One of the first things Ebensberger did to strengthen his musical forces was to instigate a Schola-sponsored annual Choral Workshop and for four years we had the advantage of working with Elaine Brown, William Hall, Lara Hoggard and in 1978 with Charles Nelson. These were open to all choral directors in the state and attendance ran from 45-60 participants.

Rehearsal space which had varied between T.C.U. and St. Andrew’s Catholic Church finally found a home at St. Stephen Presbyterian Fellowship Hall with a Christmas Concert given in the sanctuary each December as a Gift to the community and a way to express appreciation to our benefactor as well. Concerts which had rarely been done in pairs began to take place at both Ed Landreth and Irons Hall in Arlington, sometimes even in a Dallas location. Experiments were made with other halls with varying results. Perhaps the most satisfactory aesthetically is the great hall at the Kimbell Museum which continues to be a concert site when feasible.

With a strong and enthusiastic Board of Directors, the Schola Cantorum of Texas began to find border recognition both at home and farther afield. At home the group has been the guest chorus as well as the “core” chorus with the Fort Worth Symphony and Chamber Orchestras, the latter conducted by Dr. Ebensberger. With the Symphony, it has been featured in a concert version of “Porgy and Bess” and the Bernstein “Mass,” the latter featuring several Schola members as soloists. Schola has also appeared on the Cliburn Series in concert with the Annapolis Brass. Appearances at Mayfest and Oktoberfest were annual events until the advent in 1980 of the “Fifth of Schola,” a male quartet with a female accompanist, whose antics and performance flair have made an ideal promotional vehicle for the parent group.

As members of both the elected Board and the Schola, singers were more and more part of the business world, it became apparent that the Schola Cantorum of Texas was a viable product to market and represent the area. The first evidence of its potential came when it was invited to participate in the Festival of the Mass with Robert Shaw held in San Francisco, the first out-of-state chorus so honored. The year was 1982 and marked the beginning of rapid acknowledgment as a musical organization of more than local importance. In June 1983 the Schola Cantorum performed at the Worms International Choral Festival and Symposium, singing also in Salzburg and Speyer. The event commemorated the 500th anniversary of the birth of Martin Luther. 1985 will long be remembered for Schola’s debut in Washington D.C.’s Kennedy Center with the Honorable Jim Wright narrating Thompson’s “The Testament of Freedom”. In the summer of 1987 Schola toured England after singing with the Royal Philharmonic Orchestra. What can top these is anybody’s guess.

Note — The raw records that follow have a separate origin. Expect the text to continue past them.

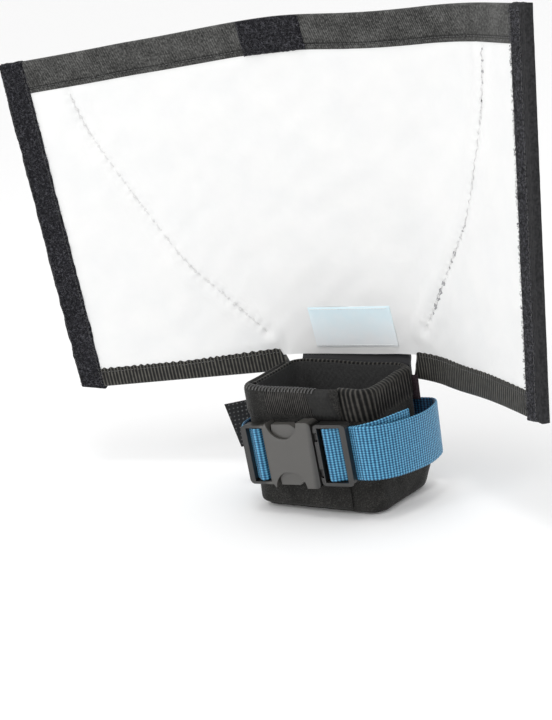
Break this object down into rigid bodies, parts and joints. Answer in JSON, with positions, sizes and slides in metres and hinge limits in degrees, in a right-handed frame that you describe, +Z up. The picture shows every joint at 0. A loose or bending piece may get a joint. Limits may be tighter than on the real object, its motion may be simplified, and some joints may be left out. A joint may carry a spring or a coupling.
{
  "type": "flash snoot and bounce panel",
  "caption": "Bendable fabric flash reflector that rolls into a snoot, on a padded wrap held round a flash head by a webbing belt with a side-release buckle.",
  "frame": {"origin": "centre of the flash head opening, at the wrap's lower rim", "axes": "+Z up along the flash head, -Y towards the buckle, +X towards the side where the belt loops out"},
  "size_m": [0.379, 0.0906, 0.2855],
  "materials": {
    "white_nylon": "semi-matte coated",
    "black_nylon": "matte woven",
    "stiffener": "matte",
    "rod_metal": "satin",
    "twill_binding": "matte twill",
    "ribbed_binding": "ribbed",
    "hook_loop": "fuzzy",
    "label_cloth": "satin woven",
    "grip_rubber": "matte",
    "foam": "matte",
    "wrap_cloth": "matte brushed",
    "buckle_plastic": "satin",
    "belt_webbing": "ribbed webbing"
  },
  "bodies": {
    "wrap": {"grip_lining": "grip_rubber", "foam_core": "foam", "wrap_cover": "wrap_cloth", "lower_binding": "ribbed_binding", "wrap_band": "ribbed_binding", "front_flap": "wrap_cloth", "flap_band": "ribbed_binding", "flap_fastener": "hook_loop", "panel_tab": "wrap_cloth", "belt_tunnel": "wrap_cloth", "pull_tab": "hook_loop", "socket": "buckle_plastic", "socket_belt": "belt_webbing"},
    "middle": {"centre_front": "white_nylon", "centre_liner": "stiffener", "centre_back": "black_nylon", "centre_rod": "rod_metal", "centre_rod_sleeve": "black_nylon", "centre_top_binding": "twill_binding", "top_loop_patch": "hook_loop", "label": "label_cloth"},
    "left_inner": {"left_inner_front": "white_nylon", "left_inner_liner": "stiffener", "left_inner_back": "black_nylon", "left_inner_top_binding": "twill_binding", "left_rod": "rod_metal", "left_rod_sleeve": "black_nylon"},
    "left_outer": {"left_outer_front": "white_nylon", "left_outer_liner": "stiffener", "left_outer_back": "black_nylon", "left_outer_top_binding": "twill_binding", "left_outer_bottom_binding": "ribbed_binding"},
    "left_wing": {"left_wing_front": "white_nylon", "left_wing_liner": "stiffener", "left_wing_back": "black_nylon", "left_wing_top_binding": "twill_binding", "left_wing_bottom_binding": "ribbed_binding", "left_strip": "hook_loop"},
    "right_inner": {"right_inner_front": "white_nylon", "right_inner_liner": "stiffener", "right_inner_back": "black_nylon", "right_inner_top_binding": "twill_binding", "right_rod": "rod_metal", "right_rod_sleeve": "black_nylon"},
    "right_outer": {"right_outer_front": "white_nylon", "right_outer_liner": "stiffener", "right_outer_back": "black_nylon", "right_outer_top_binding": "twill_binding", "right_outer_bottom_binding": "ribbed_binding"},
    "right_wing": {"right_wing_front": "white_nylon", "right_wing_liner": "stiffener", "right_wing_back": "black_nylon", "right_wing_top_binding": "twill_binding", "right_wing_bottom_binding": "ribbed_binding", "right_strip": "hook_loop"},
    "plug": {"plug": "buckle_plastic", "plug_belt": "belt_webbing", "belt_tail": "belt_webbing"},
    "upper_arm": {"upper_arm": "buckle_plastic"},
    "lower_arm": {"lower_arm": "buckle_plastic"}
  },
  "joints": [
    {"name": "panel_tilt", "type": "hinge", "parent": "wrap", "child": "middle", "pos_m": [0, 0.0317, 0.0765], "axis": [1, 0, 0], "range_deg": [-45, 0]},
    {"name": "left_roll", "type": "hinge", "parent": "middle", "child": "left_inner", "pos_m": [-0.05513, 0.01533, 0.17919], "axis": [-0.0395, -0.1391, 0.9895], "range_deg": [-15, 79.6]},
    {"name": "left_crease", "type": "hinge", "parent": "left_inner", "child": "left_outer", "pos_m": [-0.09748, 0.01416, 0.1718], "axis": [-0.3743, -0.1331, 0.9177], "range_deg": [-13.5, 2.58]},
    {"name": "left_wing_fold", "type": "hinge", "parent": "left_outer", "child": "left_wing", "pos_m": [-0.14145, 0.00336, 0.16898], "axis": [-0.0478, -0.0652, 0.9967], "range_deg": [-15.88, 84.05]},
    {"name": "right_roll", "type": "hinge", "parent": "middle", "child": "right_inner", "pos_m": [0.04078, 0.01479, 0.18292], "axis": [0.039, 0.1391, -0.9895], "range_deg": [-15, 81.8]},
    {"name": "right_crease", "type": "hinge", "parent": "right_inner", "child": "right_outer", "pos_m": [0.08359, 0.01277, 0.17878], "axis": [-0.3004, 0.1369, -0.944], "range_deg": [-38.5, 7.1]},
    {"name": "right_wing_fold", "type": "hinge", "parent": "right_outer", "child": "right_wing", "pos_m": [0.12157, -0.01207, 0.1793], "axis": [-0.028, -0.0635, -0.9976], "range_deg": [-15.05, 81.85]},
    {"name": "plug_slide", "type": "slide", "parent": "wrap", "child": "plug", "axis": [0.9981, 0, 0.061], "range_m": [0, 0.021]},
    {"name": "upper_arm_pinch", "type": "hinge", "parent": "plug", "child": "upper_arm", "pos_m": [0.01161, -0.0381, 0.05023], "axis": [0, -1, 0], "range_deg": [0, 6], "stiffness_Nm_per_rad": 1.5},
    {"name": "lower_arm_pinch", "type": "hinge", "parent": "plug", "child": "lower_arm", "pos_m": [0.01295, -0.0381, 0.02827], "axis": [0, 1, 0], "range_deg": [-0.05, 6.05]}
  ],
  "couplings": [
    {"joint": "left_crease", "follows": "left_roll", "ratio": -0.16897},
    {"joint": "left_wing_fold", "follows": "left_roll", "ratio": 1.0553},
    {"joint": "right_crease", "follows": "right_roll", "ratio": -0.47005},
    {"joint": "right_wing_fold", "follows": "right_roll", "ratio": 1},
    {"joint": "lower_arm_pinch", "follows": "upper_arm_pinch", "ratio": 1}
  ]
}
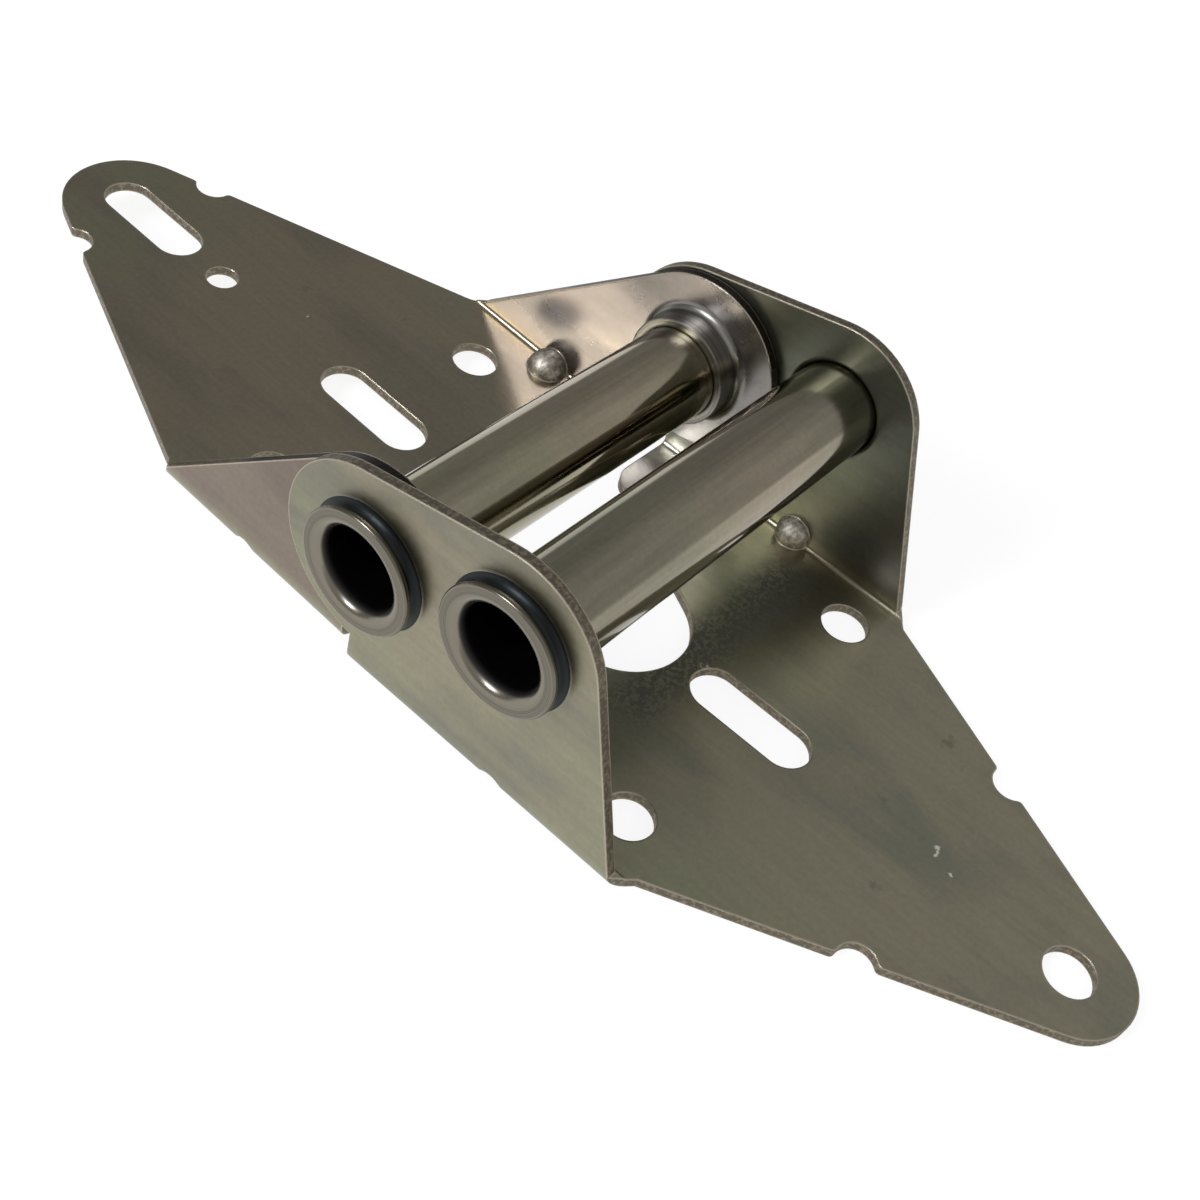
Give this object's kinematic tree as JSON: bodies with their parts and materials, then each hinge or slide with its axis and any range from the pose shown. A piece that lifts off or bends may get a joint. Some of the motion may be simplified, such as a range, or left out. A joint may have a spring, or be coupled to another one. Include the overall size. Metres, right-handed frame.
{
  "type": "garage door hinge",
  "caption": "Folded sheet-steel leaves with nested upright ears that swing about a rolled pivot tube, beside a second tube that takes a track roller's stem.",
  "frame": {"origin": "middle of the pivot axis, which is the centre of the pivot tube's bore", "axes": "+X along the pivot axis, +Y to the tip of the plain leaf, +Z away from the door; the roller leaf's underside, the face that meets the door, is 19.2 mm below the origin"},
  "size_m": [0.072, 0.1939, 0.0379],
  "materials": {
    "zinc_plated_sheet": "dull zinc plate on rolled sheet, with soft olive and brown bands",
    "zinc_plated_tube": "dull zinc plate on drawn tube, with fine lines along it"
  },
  "bodies": {
    "roller_side": {"roller_leaf": "zinc_plated_sheet", "pivot_tube": "zinc_plated_tube", "roller_tube": "zinc_plated_tube"},
    "plain_side": {"plain_leaf": "zinc_plated_sheet"}
  },
  "joints": [
    {"name": "leaf_swing", "type": "hinge", "parent": "roller_side", "child": "plain_side", "pos_m": [0, 0, 0], "axis": [1, 0, 0], "range_deg": [-7.9, 135]}
  ]
}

Most important is the fact that each season Schola Cantorum of Texas can be counted on to produce at least four concerts on its series as it has continually done since its inception. The Fort Worth Symphony Orchestra has found their professional choir in Schola whether it be as a feature or a core group. Having been taken into the Arts Council as a funded group in 1978, a professional staff consisting of Conductor, Staff Accompanist and Business Manager have been able to bring the operation into better focus. The acquiring of an office in Scott Theatre also helps in the day-to-day business. Funding continues to be important as it is with all other arts organizations, but the ingenuity of the Schola Board and members has so far “kept the wolf from the door.” This Spring a unique fundraiser took place in the T & P Building which offered members a chance to relax into the less taxing techniques of musical comedy excerpts. Under the direction of Myron Ice, “Show and Sell” better than tripled the expectations. The Fifth of Schola presents an annual benefit and an occasional outside concert by the full chorus is yet another source.

From the beginning the Schola Cantorum has striven for excellence. Reviewers have more often than not been caught up in the process… “It is not often that one hears choral performances of the calibre of Schola Cantorum of Fort Worth… there were moments that almost blinded with the beauty.”… Leonard Eureka (Fort Worth Star-Telegram)… “Once in a while a reviewer affords himself the pleasure of closing the notebook and listening to music on a non-analytical plane.”… Robert Douglass (Fort Worth Star-Telegram)… “Schola once more proved the adage that the human voice is the perfect instrument.”…Michale Fleming (Fort Worth Star-Telegram)… And the quotes could go on and on.

The significance of Schola’s 25-year endurance lies in what it has come to mean to its members past and present and to the community it so beautifully represents. Much of the credit must go to its two prime conductors, “Bev” Henson and Gary Ebensberger for their inspiration and guidance. Without community support this anniversary would not have been reached. But it is to the singers themselves that the heroes’ medals should go, for without the 295 former members plus the current singers, no music would have been heard. As a great conductor once said, “My baton makes no music, only the musicians.” Happy 25th Birthday, Schola, and many more!